Exercise
What follows is a listing to be transcribed exactly.

Supplied information
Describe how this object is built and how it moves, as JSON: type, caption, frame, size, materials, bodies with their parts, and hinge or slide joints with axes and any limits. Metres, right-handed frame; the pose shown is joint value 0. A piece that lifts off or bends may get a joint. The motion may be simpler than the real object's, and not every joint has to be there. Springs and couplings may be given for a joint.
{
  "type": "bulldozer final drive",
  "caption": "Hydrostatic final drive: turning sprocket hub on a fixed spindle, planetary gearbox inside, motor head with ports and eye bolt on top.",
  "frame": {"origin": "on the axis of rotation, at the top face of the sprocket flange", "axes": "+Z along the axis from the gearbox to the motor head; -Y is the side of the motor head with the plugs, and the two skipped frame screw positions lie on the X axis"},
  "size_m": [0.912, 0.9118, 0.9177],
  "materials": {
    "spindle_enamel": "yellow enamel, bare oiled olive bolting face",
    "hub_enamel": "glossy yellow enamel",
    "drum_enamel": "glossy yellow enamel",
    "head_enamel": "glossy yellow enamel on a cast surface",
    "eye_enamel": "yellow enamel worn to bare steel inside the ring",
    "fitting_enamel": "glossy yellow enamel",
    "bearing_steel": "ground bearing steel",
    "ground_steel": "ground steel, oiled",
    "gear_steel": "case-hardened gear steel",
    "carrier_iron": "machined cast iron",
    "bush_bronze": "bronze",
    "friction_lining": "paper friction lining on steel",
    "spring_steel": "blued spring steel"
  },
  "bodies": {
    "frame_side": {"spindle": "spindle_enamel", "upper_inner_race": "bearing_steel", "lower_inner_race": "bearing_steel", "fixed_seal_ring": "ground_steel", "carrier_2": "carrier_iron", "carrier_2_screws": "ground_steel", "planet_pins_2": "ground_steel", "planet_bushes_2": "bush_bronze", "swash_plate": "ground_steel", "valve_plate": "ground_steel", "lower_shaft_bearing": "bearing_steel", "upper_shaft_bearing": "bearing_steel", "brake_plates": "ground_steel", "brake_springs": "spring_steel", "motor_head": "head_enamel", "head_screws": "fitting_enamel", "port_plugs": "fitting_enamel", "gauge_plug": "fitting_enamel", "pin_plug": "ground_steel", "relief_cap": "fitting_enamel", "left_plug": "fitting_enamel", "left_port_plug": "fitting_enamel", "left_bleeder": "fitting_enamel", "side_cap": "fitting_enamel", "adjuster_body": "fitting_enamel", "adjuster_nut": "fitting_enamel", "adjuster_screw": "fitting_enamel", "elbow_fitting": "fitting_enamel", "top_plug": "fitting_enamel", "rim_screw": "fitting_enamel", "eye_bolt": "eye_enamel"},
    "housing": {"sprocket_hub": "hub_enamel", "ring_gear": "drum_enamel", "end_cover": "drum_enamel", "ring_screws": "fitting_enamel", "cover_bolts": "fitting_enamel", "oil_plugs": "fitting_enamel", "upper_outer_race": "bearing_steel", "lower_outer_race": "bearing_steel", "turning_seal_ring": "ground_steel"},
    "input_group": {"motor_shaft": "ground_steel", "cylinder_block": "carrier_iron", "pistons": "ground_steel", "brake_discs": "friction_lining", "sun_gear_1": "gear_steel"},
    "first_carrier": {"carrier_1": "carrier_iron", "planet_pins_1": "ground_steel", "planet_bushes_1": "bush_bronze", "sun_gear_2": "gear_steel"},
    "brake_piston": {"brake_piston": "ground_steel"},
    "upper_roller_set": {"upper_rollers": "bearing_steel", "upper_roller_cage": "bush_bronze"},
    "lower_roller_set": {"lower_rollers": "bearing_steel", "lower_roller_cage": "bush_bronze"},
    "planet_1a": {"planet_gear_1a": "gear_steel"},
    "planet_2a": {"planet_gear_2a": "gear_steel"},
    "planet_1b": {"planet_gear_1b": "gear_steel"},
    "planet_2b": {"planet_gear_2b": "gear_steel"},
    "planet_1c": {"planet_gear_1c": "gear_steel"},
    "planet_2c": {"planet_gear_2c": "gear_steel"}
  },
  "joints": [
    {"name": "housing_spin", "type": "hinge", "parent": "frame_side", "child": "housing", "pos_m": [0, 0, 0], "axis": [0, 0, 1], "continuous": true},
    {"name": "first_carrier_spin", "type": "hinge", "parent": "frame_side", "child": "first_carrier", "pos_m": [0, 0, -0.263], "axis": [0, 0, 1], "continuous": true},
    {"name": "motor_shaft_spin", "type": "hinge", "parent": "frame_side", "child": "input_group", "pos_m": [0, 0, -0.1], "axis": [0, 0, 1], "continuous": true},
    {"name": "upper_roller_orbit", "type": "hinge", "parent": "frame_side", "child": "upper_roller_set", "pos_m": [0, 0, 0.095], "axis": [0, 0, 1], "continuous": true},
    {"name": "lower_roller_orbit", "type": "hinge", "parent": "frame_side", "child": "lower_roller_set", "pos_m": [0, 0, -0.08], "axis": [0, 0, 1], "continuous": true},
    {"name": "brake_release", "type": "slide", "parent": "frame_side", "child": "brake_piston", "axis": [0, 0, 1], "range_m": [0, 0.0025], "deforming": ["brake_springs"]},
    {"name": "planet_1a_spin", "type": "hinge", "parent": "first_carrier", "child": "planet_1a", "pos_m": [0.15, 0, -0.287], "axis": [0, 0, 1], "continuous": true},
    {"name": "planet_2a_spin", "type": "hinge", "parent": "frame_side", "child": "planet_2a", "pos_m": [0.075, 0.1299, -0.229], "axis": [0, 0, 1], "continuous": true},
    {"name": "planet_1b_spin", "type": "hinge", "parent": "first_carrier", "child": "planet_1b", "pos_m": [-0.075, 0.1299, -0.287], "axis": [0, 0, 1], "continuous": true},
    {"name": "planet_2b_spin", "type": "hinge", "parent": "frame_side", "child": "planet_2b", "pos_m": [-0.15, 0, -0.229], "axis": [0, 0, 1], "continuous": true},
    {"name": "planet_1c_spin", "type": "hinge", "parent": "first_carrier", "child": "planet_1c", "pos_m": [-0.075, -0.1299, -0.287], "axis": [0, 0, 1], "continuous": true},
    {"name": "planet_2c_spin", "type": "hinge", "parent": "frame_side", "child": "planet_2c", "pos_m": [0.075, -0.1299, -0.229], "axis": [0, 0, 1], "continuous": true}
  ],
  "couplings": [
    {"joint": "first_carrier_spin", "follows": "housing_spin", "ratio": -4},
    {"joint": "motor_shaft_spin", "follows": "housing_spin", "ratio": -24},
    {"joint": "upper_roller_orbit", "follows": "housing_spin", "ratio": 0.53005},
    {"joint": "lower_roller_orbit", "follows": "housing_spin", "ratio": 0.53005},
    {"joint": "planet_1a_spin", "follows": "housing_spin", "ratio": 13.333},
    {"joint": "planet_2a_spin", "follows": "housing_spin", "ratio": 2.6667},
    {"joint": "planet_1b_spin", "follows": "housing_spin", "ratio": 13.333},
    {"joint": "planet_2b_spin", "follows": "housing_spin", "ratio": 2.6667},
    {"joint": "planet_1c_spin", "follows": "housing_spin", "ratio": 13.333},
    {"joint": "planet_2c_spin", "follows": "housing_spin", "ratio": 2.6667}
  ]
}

Complete output
Describe how this object is built and how it moves, as JSON: type, caption, frame, size, materials, bodies with their parts, and hinge or slide joints with axes and any limits. Metres, right-handed frame; the pose shown is joint value 0. A piece that lifts off or bends may get a joint. The motion may be simpler than the real object's, and not every joint has to be there. Springs and couplings may be given for a joint.
{
  "type": "bulldozer final drive",
  "caption": "Hydrostatic final drive: turning sprocket hub on a fixed spindle, planetary gearbox inside, motor head with ports and eye bolt on top.",
  "frame": {"origin": "on the axis of rotation, at the top face of the sprocket flange", "axes": "+Z along the axis from the gearbox to the motor head; -Y is the side of the motor head with the plugs, and the two skipped frame screw positions lie on the X axis"},
  "size_m": [0.912, 0.9118, 0.9177],
  "materials": {
    "spindle_enamel": "yellow enamel, bare oiled olive bolting face",
    "hub_enamel": "glossy yellow enamel",
    "drum_enamel": "glossy yellow enamel",
    "head_enamel": "glossy yellow enamel on a cast surface",
    "eye_enamel": "yellow enamel worn to bare steel inside the ring",
    "fitting_enamel": "glossy yellow enamel",
    "bearing_steel": "ground bearing steel",
    "ground_steel": "ground steel, oiled",
    "gear_steel": "case-hardened gear steel",
    "carrier_iron": "machined cast iron",
    "bush_bronze": "bronze",
    "friction_lining": "paper friction lining on steel",
    "spring_steel": "blued spring steel"
  },
  "bodies": {
    "frame_side": {"spindle": "spindle_enamel", "upper_inner_race": "bearing_steel", "lower_inner_race": "bearing_steel", "fixed_seal_ring": "ground_steel", "carrier_2": "carrier_iron", "carrier_2_screws": "ground_steel", "planet_pins_2": "ground_steel", "planet_bushes_2": "bush_bronze", "swash_plate": "ground_steel", "valve_plate": "ground_steel", "lower_shaft_bearing": "bearing_steel", "upper_shaft_bearing": "bearing_steel", "brake_plates": "ground_steel", "brake_springs": "spring_steel", "motor_head": "head_enamel", "head_screws": "fitting_enamel", "port_plugs": "fitting_enamel", "gauge_plug": "fitting_enamel", "pin_plug": "ground_steel", "relief_cap": "fitting_enamel", "left_plug": "fitting_enamel", "left_port_plug": "fitting_enamel", "left_bleeder": "fitting_enamel", "side_cap": "fitting_enamel", "adjuster_body": "fitting_enamel", "adjuster_nut": "fitting_enamel", "adjuster_screw": "fitting_enamel", "elbow_fitting": "fitting_enamel", "top_plug": "fitting_enamel", "rim_screw": "fitting_enamel", "eye_bolt": "eye_enamel"},
    "housing": {"sprocket_hub": "hub_enamel", "ring_gear": "drum_enamel", "end_cover": "drum_enamel", "ring_screws": "fitting_enamel", "cover_bolts": "fitting_enamel", "oil_plugs": "fitting_enamel", "upper_outer_race": "bearing_steel", "lower_outer_race": "bearing_steel", "turning_seal_ring": "ground_steel"},
    "input_group": {"motor_shaft": "ground_steel", "cylinder_block": "carrier_iron", "pistons": "ground_steel", "brake_discs": "friction_lining", "sun_gear_1": "gear_steel"},
    "first_carrier": {"carrier_1": "carrier_iron", "planet_pins_1": "ground_steel", "planet_bushes_1": "bush_bronze", "sun_gear_2": "gear_steel"},
    "brake_piston": {"brake_piston": "ground_steel"},
    "upper_roller_set": {"upper_rollers": "bearing_steel", "upper_roller_cage": "bush_bronze"},
    "lower_roller_set": {"lower_rollers": "bearing_steel", "lower_roller_cage": "bush_bronze"},
    "planet_1a": {"planet_gear_1a": "gear_steel"},
    "planet_2a": {"planet_gear_2a": "gear_steel"},
    "planet_1b": {"planet_gear_1b": "gear_steel"},
    "planet_2b": {"planet_gear_2b": "gear_steel"},
    "planet_1c": {"planet_gear_1c": "gear_steel"},
    "planet_2c": {"planet_gear_2c": "gear_steel"}
  },
  "joints": [
    {"name": "housing_spin", "type": "hinge", "parent": "frame_side", "child": "housing", "pos_m": [0, 0, 0], "axis": [0, 0, 1], "continuous": true},
    {"name": "first_carrier_spin", "type": "hinge", "parent": "frame_side", "child": "first_carrier", "pos_m": [0, 0, -0.263], "axis": [0, 0, 1], "continuous": true},
    {"name": "motor_shaft_spin", "type": "hinge", "parent": "frame_side", "child": "input_group", "pos_m": [0, 0, -0.1], "axis": [0, 0, 1], "continuous": true},
    {"name": "upper_roller_orbit", "type": "hinge", "parent": "frame_side", "child": "upper_roller_set", "pos_m": [0, 0, 0.095], "axis": [0, 0, 1], "continuous": true},
    {"name": "lower_roller_orbit", "type": "hinge", "parent": "frame_side", "child": "lower_roller_set", "pos_m": [0, 0, -0.08], "axis": [0, 0, 1], "continuous": true},
    {"name": "brake_release", "type": "slide", "parent": "frame_side", "child": "brake_piston", "axis": [0, 0, 1], "range_m": [0, 0.0025], "deforming": ["brake_springs"]},
    {"name": "planet_1a_spin", "type": "hinge", "parent": "first_carrier", "child": "planet_1a", "pos_m": [0.15, 0, -0.287], "axis": [0, 0, 1], "continuous": true},
    {"name": "planet_2a_spin", "type": "hinge", "parent": "frame_side", "child": "planet_2a", "pos_m": [0.075, 0.1299, -0.229], "axis": [0, 0, 1], "continuous": true},
    {"name": "planet_1b_spin", "type": "hinge", "parent": "first_carrier", "child": "planet_1b", "pos_m": [-0.075, 0.1299, -0.287], "axis": [0, 0, 1], "continuous": true},
    {"name": "planet_2b_spin", "type": "hinge", "parent": "frame_side", "child": "planet_2b", "pos_m": [-0.15, 0, -0.229], "axis": [0, 0, 1], "continuous": true},
    {"name": "planet_1c_spin", "type": "hinge", "parent": "first_carrier", "child": "planet_1c", "pos_m": [-0.075, -0.1299, -0.287], "axis": [0, 0, 1], "continuous": true},
    {"name": "planet_2c_spin", "type": "hinge", "parent": "frame_side", "child": "planet_2c", "pos_m": [0.075, -0.1299, -0.229], "axis": [0, 0, 1], "continuous": true}
  ],
  "couplings": [
    {"joint": "first_carrier_spin", "follows": "housing_spin", "ratio": -4},
    {"joint": "motor_shaft_spin", "follows": "housing_spin", "ratio": -24},
    {"joint": "upper_roller_orbit", "follows": "housing_spin", "ratio": 0.53005},
    {"joint": "lower_roller_orbit", "follows": "housing_spin", "ratio": 0.53005},
    {"joint": "planet_1a_spin", "follows": "housing_spin", "ratio": 13.333},
    {"joint": "planet_2a_spin", "follows": "housing_spin", "ratio": 2.6667},
    {"joint": "planet_1b_spin", "follows": "housing_spin", "ratio": 13.333},
    {"joint": "planet_2b_spin", "follows": "housing_spin", "ratio": 2.6667},
    {"joint": "planet_1c_spin", "follows": "housing_spin", "ratio": 13.333},
    {"joint": "planet_2c_spin", "follows": "housing_spin", "ratio": 2.6667}
  ]
}